Giant strain with low hysteresis in A-site-deficient (Bi0.5Na0.5)TiO3-based lead-free piezoceramics

Abstract

We report a giant strain (0.72%) with a low degree of hysteresis (ca. 36.2%) and a giant Smax/Emax ratio (916 pm V−1, Smax and Emax denote the maximum strain and the corresponding electric field, respectively) for lead-free (1−x)(0.8Bi0.5Na0.5TiO3-0.2Bi0.5K0.5TiO3)-xSr0.8Bi0.1□0.1Ti0.8Zr0.2O2.95 piezoceramics with x = 0.06. The giant strain originates from a reversible transition between the ergodic relaxor and ferroelectric states under applied electric fields. A-site vacancies (VA) and oxygen vacancies (VO), deliberately introduced to the system, induce a randomly distributed local polarization field. The local field induces embryonic polarization domains that have a broad distribution of maturity and thus smears the transition between the ferroelectric and relaxor states. This leads to a narrow hysteresis loop.

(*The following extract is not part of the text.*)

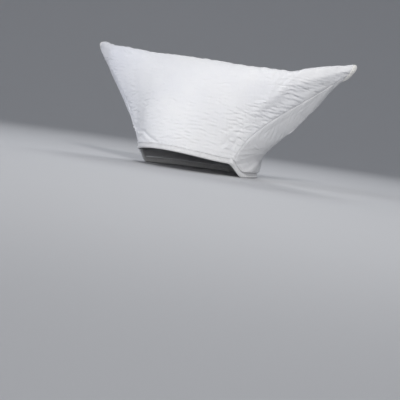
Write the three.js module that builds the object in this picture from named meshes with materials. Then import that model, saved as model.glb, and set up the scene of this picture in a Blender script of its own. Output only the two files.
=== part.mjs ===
import * as THREE from "three";

// Two-horned cloth hat. Millimetres, +Z up, -Y is the wearer's front, +X the wearer's left.

// Driving sizes
const RIM_HALF_WIDTH = 78;       // head opening, half of its width
const RIM_HALF_LENGTH = 97.5;    // head opening, half of its length front to back
const RIDGE_HEIGHT = 148;        // middle of the ridge above the surface the hat rests on
const HALF_SPAN = 193.5;           // middle of the hat to the end of a horn, without its round tip
const TIP_RADIUS = 10.5;         // a horn at its end
const CLOTH = 2.0;               // folded and stiffened cloth
const SEAM_GAP = 0.3;            // space between two pieces
const BROW_RISE = 23;            // the hem is this much higher at the brow than at the sides
const FLAT_FROM = 12;            // the foot of the hem is flat from here, in front of the middle, to the back
const SHOULDER_FROM = 45;        // the hem has risen to its shoulder here, in front of the middle
const TOP_SEAM_BACK = 20;        // from the ridge back to the top seam
const HEM_HEIGHT = 7;
const HEM_WIDTH = 4.6;

// Stations, from the middle of the hat (0) to a tip (1)
const FOOT_STATION = 0.44;       // where the side seam meets the hem
const FOOT_ANGLE = 67.4;         // the same place on the rim, in degrees from the front
const COLUMNS = 62;
const FRONT_ROWS = 12;
const BACK_ROWS = 16;
const HEM_STEPS = 72;

// The ridge, and the fullness of the sheets at each station.
// x is a share of HALF_SPAN, y and the two depths are shares of RIM_HALF_LENGTH, z and lift_right (how much
// higher the ridge is on the wearer's right, where it isn't creased) are shares of RIDGE_HEIGHT.
// turn: heading of the section in front of and behind the ridge; low: where the section ends (both in degrees).
const RIDGE_TABLE = [
  { at: 0.00, x: 0.000, y: -0.492, z: 0.995, lift_right: 0.000, front: 0.472, back: 1.385,
    turn_front: 0, turn_back: 0, low_front: -8, low_back: 196 },
  { at: 0.15, x: 0.145, y: -0.492, z: 0.990, lift_right: 0.010, front: 0.451, back: 1.262,
    turn_front: -5, turn_back: -8, low_front: -8, low_back: 201 },
  { at: 0.30, x: 0.295, y: -0.492, z: 0.982, lift_right: 0.025, front: 0.410, back: 0.964,
    turn_front: -11, turn_back: -16, low_front: -10, low_back: 216 },
  { at: 0.44, x: 0.434, y: -0.482, z: 0.976, lift_right: 0.037, front: 0.369, back: 0.913,
    turn_front: -16, turn_back: -22, low_front: -13, low_back: 262 },
  { at: 0.58, x: 0.574, y: -0.446, z: 0.973, lift_right: 0.054, front: 0.349, back: 0.574,
    turn_front: -6, turn_back: -29, low_front: -16, low_back: 285 },
  { at: 0.72, x: 0.710, y: -0.359, z: 0.986, lift_right: 0.057, front: 0.308, back: 0.390,
    turn_front: 10, turn_back: -21, low_front: -19, low_back: 313 },
  { at: 0.86, x: 0.851, y: -0.164, z: 1.043, lift_right: 0.025, front: 0.215, back: 0.179,
    turn_front: 28, turn_back: -10, low_front: -22, low_back: 333 },
  { at: 1.00, x: 1.000, y: 0.185, z: 1.105, lift_right: -0.017, front: 0.108, back: 0.108,
    turn_front: 45, turn_back: 45, low_front: -27, low_back: 345 },
];

// The side seam from the hem (0) to the tip (1): shares of HALF_SPAN, RIM_HALF_LENGTH and RIDGE_HEIGHT
const SEAM_TABLE = [
  { at: 0.0, x: 0.372, y: -0.385, z: 0.081 },
  { at: 0.2, x: 0.434, y: -0.379, z: 0.270 },
  { at: 0.4, x: 0.522, y: -0.328, z: 0.426 },
  { at: 0.6, x: 0.646, y: -0.236, z: 0.588 },
  { at: 0.8, x: 0.798, y: -0.072, z: 0.770 },
  { at: 1.0, x: 0.992, y: 0.144, z: 1.010 },
];

// Dents and folds: where along the hat (side -1 wearer's right, 0 both), where on the section (0 hem or side
// seam, 1 ridge, 2 back hem), half widths in the same measures, and depth in mm (positive goes in)
const DENT_TABLE = [
  { side: 1, at: 0.715, wide: 0.028, from: 0.93, long: 0.42, depth: 3.2 },
  { side: -1, at: 0.715, wide: 0.028, from: 0.93, long: 0.30, depth: 1.3 },
  { side: 0, at: 0.655, wide: 0.022, from: 0.72, long: 0.20, depth: 1.4 },
  { side: 1, at: 0.500, wide: 0.060, from: 0.18, long: 0.16, depth: 2.2 },
  { side: -1, at: 0.430, wide: 0.030, from: 0.12, long: 0.14, depth: 2.0 },
  { side: -1, at: 0.510, wide: 0.040, from: 0.10, long: 0.12, depth: -1.6 },
  { side: 0, at: 0.780, wide: 0.040, from: 0.45, long: 0.30, depth: 1.6 },
];

const RAD = Math.PI / 180;
const clamp = (v, lo, hi) => Math.min(hi, Math.max(lo, v));
const ease = (t) => t * t * (3 - 2 * t);
const mix = (a, b, t) => a + (b - a) * t;
const add = (a, b, k = 1) => [a[0] + b[0] * k, a[1] + b[1] * k, a[2] + b[2] * k];
const sub = (a, b) => add(a, b, -1);
const cross = (a, b) => [a[1] * b[2] - a[2] * b[1], a[2] * b[0] - a[0] * b[2], a[0] * b[1] - a[1] * b[0]];
const size = (a) => Math.hypot(a[0], a[1], a[2]);
const unit = (a) => a.map((v) => v / size(a));

// A smooth curve through one column of a table, without overshoot
function column(rows, name) {
  const x = rows.map((r) => r.at);
  const y = rows.map((r) => r[name]);
  const n = x.length;
  const h = [];
  const d = [];
  for (let i = 0; i < n - 1; i++) {
    h.push(x[i + 1] - x[i]);
    d.push((y[i + 1] - y[i]) / h[i]);
  }
  const m = [d[0]];
  for (let i = 1; i < n - 1; i++) {
    const a = 2 * h[i] + h[i - 1];
    const b = h[i] + 2 * h[i - 1];
    m.push(d[i - 1] * d[i] <= 0 ? 0 : (a + b) / (a / d[i - 1] + b / d[i]));
  }
  m.push(d[n - 2]);
  return (v) => {
    let k = 0;
    while (k < n - 2 && v >= x[k + 1]) k++;
    const t = (v - x[k]) / h[k];
    const p = y[k] * (1 + 2 * t) * (1 - t) ** 2 + m[k] * h[k] * t * (1 - t) ** 2;
    return p + y[k + 1] * t * t * (3 - 2 * t) + m[k + 1] * h[k] * t * t * (t - 1);
  };
}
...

The poling field required for the relaxor-to-ferroelectric transition is reduced significantly, due to the remanent ferroelectric phase at zero field acting as the seed, and the point defects synergistically facilitating the nucleation and growth of the ferroelectric phase. Our work provides a novel route for designing piezoelectric materials with both a giant strain and a narrow hysteresis for practical actuator applications.